The Dark Knight Rises is one of the biggest films since the silent era, this is amazing how people who are not even Batman Fans are looking into the light saying how this movie will be the icing on The Dark Knight Trilogy. They are also saying that this is going to be bigger than the silent films for e.g. Doctor Zhivago and A Tale Of Two Cities so here is the post on why it is bigger than the silent era.

Source- New.com.au

It’s not the sort of boast you’d expect from the director of a Batman film.

But then again, Christopher Nolan isn’t just any director, and he isn’t prone to wild exaggerations, so when he says The Dark Knight Risesis “the biggest (film) anyone’s done since the silent era”, his words carry weight.The last chapter in his Batman trilogy is easily the most anticipated movie of this year. Expectations are high for a reason: this is the film in which The Bat is broken.
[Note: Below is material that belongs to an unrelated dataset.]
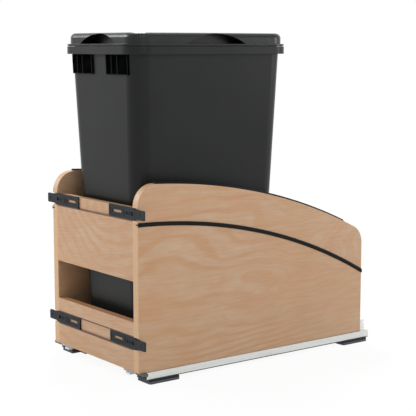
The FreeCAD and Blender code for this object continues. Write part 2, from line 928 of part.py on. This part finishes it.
def roller_spots(start):
    """Evenly spaced rollers along one cage."""
    pitch = (cage_length - 2 * roller_margin) / (roller_count - 1)
    return [start + roller_margin + pitch * i for i in range(roller_count)]


def make_cage(start, z, inner, outer):
    """Sheet cage with a window for each roller."""
    solid = block(inner, outer, start, start + cage_length, z - cage_sheet / 2, z + cage_sheet / 2)
    middle = (inner + outer) / 2
    half_x = roller_length / 2 + roller_clearance
    half_t = roller_radius + roller_clearance
    windows = []
    for t in roller_spots(start):
        windows.append(block(middle - half_x, middle + half_x, t - half_t, t + half_t, z - 1.0, z + 1.0))
    return solid.cut(windows)


def make_rollers(start, z, inner, outer):
    """Needle rollers of one cage."""
    middle = (inner + outer) / 2
    low = middle - roller_length / 2
    high = middle + roller_length / 2
    return group([peg(roller_radius, (low, t, z), (high, t, z), 12) for t in roller_spots(start)])


# ---------------------------------------------------------------- clip, lever, damper
def pivot_x():
    """The lever turns on a pin in the middle of its arm."""
    return (lever_inner + lever_outer) / 2


def make_clip():
    """Locking clip under the front corner of the box, with its cross bar."""
    low = box_lift - clip_height
    body = block(clip_inner, clip_outer, clip_start, clip_start + clip_length, low, box_lift)
    bar = block(clip_outer - 1.0, clip_face, clip_start, clip_start + clip_bar, low, box_lift)
    solid = body.fuse(bar).removeSplitter()
    x = pivot_x()
    foot = (x, lever_pivot, lever_top - lever_thickness)
    post = rod(pivot_radius, foot, (x, lever_pivot, low + clip_height / 2))
    bar_end = clip_start + clip_bar
    tongue_end = tongue_start + tongue_length + tongue_end_gap
    cuts = [block(clip_outer - tongue_swing, clip_outer + 1.0, bar_end, tongue_end,
                  low - 1.0, box_lift + 1.0)]
    for x, t, seat in clip_screw_spots():
        cuts.append(peg(screw_radius + kerf_clearance, (x, t, low - 1.0), (x, t, box_lift + 1.0)))
        cuts.append(peg(screw_head_radius + member_gap, (x, t, low - 1.0), (x, t, seat)))
    return solid.cut(cuts).fuse(post)


def make_lever():
    """Release lever with its finger end and the tongue that locks the slide."""
    low = lever_top - lever_thickness
    x = pivot_x()
    tip_end = lever_start + tip_length
    arm = block(lever_inner, lever_outer, lever_start + tip_lead, lever_pivot, low, lever_top)
    tip = block(lever_inner - tip_inner, lever_outer + tip_outer, lever_start, tip_end, low, lever_top)
    boss = peg((lever_outer - lever_inner) / 2, (x, lever_pivot, low), (x, lever_pivot, lever_top), 12)
    end = tongue_start + tongue_length
    hook_low = member_bottom + thin_sheet + member_gap
    hook_top = hook_low + tongue_rise
    hook_inner = clip_outer + 2 * member_gap
    hook_outer = member_wall_inner - member_gap
    reach = block(x, hook_outer, tongue_start, end, tongue_low, lever_top)
    hook = block(hook_inner, hook_outer, tongue_start, end, lever_top, hook_top)
    catch = block(hook_inner, member_wall_inner + catch_reach, tongue_start, end, hook_low, hook_top)
    solid = arm.fuse([tip, boss, reach, hook, catch]).removeSplitter()
    radius = pivot_radius + pivot_clearance
    return solid.cut(rod(radius, (x, lever_pivot, low - 1.0), (x, lever_pivot, lever_top + 1.0)))


def damper_x():
    """Middle of the damper, which lies along the inner web of the rail."""
    return rail_inner - damper_width / 2


def damper_z():
    """Height of the damper rod."""
    return (damper_low + damper_top) / 2


def make_damper_housing():
    """Cylinder of the soft-close damper in its cradle beside the rail."""
    end = damper_start + damper_length
    x = damper_x()
    z = damper_z()
    radius = damper_width / 2
    tube = peg(radius, (x, damper_start, z), (x, end, z), 12)
    cradle = block(x - radius, rail_inner, damper_start + cradle_inset, end - cradle_inset,
                   damper_low - cradle_drop, z)
    solid = tube.fuse(cradle).removeSplitter()
    bore = peg(damper_bore, (x, damper_start - 1.0, z), (x, end - damper_stroke / 2, z))
    return solid.cut(bore)


def make_damper_rod():
    """Rod of the damper with its buffer cap, pushed in while the box is shut."""
    x = damper_x()
    z = damper_z()
    start = damper_start - damper_reach
    shaft = peg(damper_rod_radius, (x, start, z), (x, damper_start + damper_stroke + damper_guide, z))
    cap = peg(damper_cap_radius, (x, start, z), (x, start + damper_cap, z), 12)
    return shaft.fuse(cap).removeSplitter()


def make_striker():
    """Block under the bottom board that pushes the damper rod home."""
    x = damper_x()
    end = damper_start - damper_reach - striker_gap
    low = x - striker_half
    high = x + striker_half
    start = end - striker_thickness
    solid = block(low, high, start - striker_foot, end, box_lift - striker_plate, box_lift)
    leg = block(low, high, start, end, damper_z() - striker_plate, box_lift)
    return solid.fuse(leg).removeSplitter()


# ---------------------------------------------------------------- write every node
save_pair("side_panel", make_side_board())
save("front_board_lower", make_front_board(0.0, window_sill))
save("front_board_upper", make_front_board(window_head, front_top))
save("back_board", make_back_board())
save("bottom_panel", make_bottom_board())
save("divider_panel", make_divider())
save("bin_locating_cleats", make_cleats())
save("box_dowels", make_dowels())
save_pair("top_trim", make_top_trim())
save_pair("side_strip", make_side_strip())

for row, level in bracket_levels.items():
    save_pair("door_bracket_" + row, make_bracket(level))
    save_pair("bracket_screw_" + row, make_clamp_screw(level))

save("bin_body", make_bin())
save("bin_rim", make_rim())
save("bin_grips", make_grips())
save("bin_lid", make_lid())

save_pair("cabinet_member", make_rail())
save_pair("intermediate_member", make_middle())
save_pair("drawer_member", make_drawer_member())
for pad_name, pad_start in pad_starts().items():
    save_pair("foot_pad_" + pad_name, make_pad(pad_start))
save("pad_rivets", make_rivets())
save("slide_screws", make_screws(slide_screw_spots(), screw_length - screw_end_gap))
clip_grip = clip_height - screw_head
save("clip_screws", make_screws(clip_screw_spots(), screw_length + clip_grip - screw_end_gap))

lower_cage = middle_start + lower_cage_lead
upper_cage = middle_start + upper_cage_lead
lower_z = (rail_base + sheet + middle_bottom) / 2
upper_z = (middle_bottom + thin_sheet + member_bottom) / 2
lower_edges = (rail_inner + sheet + cage_side_gap, rail_face - sheet - cage_side_gap)
upper_edges = (middle_inner + thin_sheet + cage_side_gap, middle_outer - thin_sheet - cage_side_gap)
save_pair("roller_cage_lower", make_cage(lower_cage, lower_z, *lower_edges))
save_pair("rollers_lower", make_rollers(lower_cage, lower_z, *lower_edges))
save_pair("roller_cage_upper", make_cage(upper_cage, upper_z, *upper_edges))
save_pair("rollers_upper", make_rollers(upper_cage, upper_z, *upper_edges))

save_pair("locking_clip", make_clip())
save_pair("release_lever", make_lever())
save_pair("damper_housing", make_damper_housing())
save_pair("damper_rod", make_damper_rod())
save_pair("damper_striker", make_striker())
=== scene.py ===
import math

import bpy
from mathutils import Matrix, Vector

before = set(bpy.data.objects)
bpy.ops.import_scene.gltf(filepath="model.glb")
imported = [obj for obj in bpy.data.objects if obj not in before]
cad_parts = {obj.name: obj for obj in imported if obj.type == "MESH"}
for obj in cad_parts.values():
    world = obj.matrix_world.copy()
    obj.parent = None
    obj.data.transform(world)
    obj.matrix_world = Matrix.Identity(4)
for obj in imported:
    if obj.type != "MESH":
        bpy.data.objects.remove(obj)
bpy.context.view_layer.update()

SCENE = bpy.context.scene

# Places that the painted details follow, in metres in the object's own frame.
BRACKET_LEVELS = (0.0757, 0.3138)          # Z of the middle of the lower and upper door brackets
SHADOW_LINE_HEIGHTS = (0.0641, 0.0873, 0.3022)    # Z of the painted shadow lines along the brackets' grooves
BOARD_SKIN = (-0.2835, -0.2845)            # Y just under the front boards' skin, and on it
BIN_WALL = (-0.0396, -0.24465)             # the bin's front wall lies at Y = first * Z + second
PAD_RIDGE = (0.0020, 0.0028)               # a grip pad's ground and its ridges, out from the wall
PAD_SHADE_LINE = (0.0042, 0.0054)                # Z over which a foot pad goes from its paler lowest layer to painted shade above, in the gap under the rail
CLIP_ARM = (0.1355, 0.1375)                # |X| over which a locking clip's pale arm ends
RAIL_FOOT = (0.0086, 0.0098)               # Z over which a floor rail's shaded foot ends

# Painted shade for the relief stamped in a door bracket, each as |X| of its middle, half its
# width
# and half its height: the crescent beside the slot, three ribs along the screw's groove and the
# rim of the spare hole.
BRACKET_STAMP_SHADE = ((0.1072, 0.0014, 0.0060), (0.1215, 0.0011, 0.0028), (0.1255, 0.0011, 0.0028),
                 (0.1290, 0.0009, 0.0028), (0.1340, 0.0030, 0.0034))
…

Nolan told this month’s issue of Empire magazine in the UK: “I think this is the biggest one I’ve done. The biggest one anyone’s done since the silent era, in technical terms. Shooting on IMAX, you wanna justify that we’ve put our resources more into what we were shooting on the day than computer graphics. It’s not what you’re used to seeing. I don’t know when someone last did a film with 11,000 extras in a real environment. It is an escalation. You want things to be justifiably bigger and more extreme than what you’ve done in the last film. As long as the story supports that.”

Nolan sees The Dark Knight Rises as an epic war movie in the mould of Doctor Zhivago and A Tale Of Two Cities, rather than a run-of-the-mill superhero blockbuster:

“It’s all about historical epics in conception. It’s a war film. It’s a revolutionary epic. It’s looking back to the grand-scale epics of the past, really, and for me that goes as far back as silent films. There’s an attempt to visualise certain things in this film on this large-scale that are troubling and genuinely to the idea of an American city. Or, to put it another way: revolutions and the destabilising of society have happened everywhere in the world, so why not here?”

Warner Bros’ ad campaign certainly pushes that sense of scale, with posters giving audiences the size of the struggle facing Batman and Gotham.”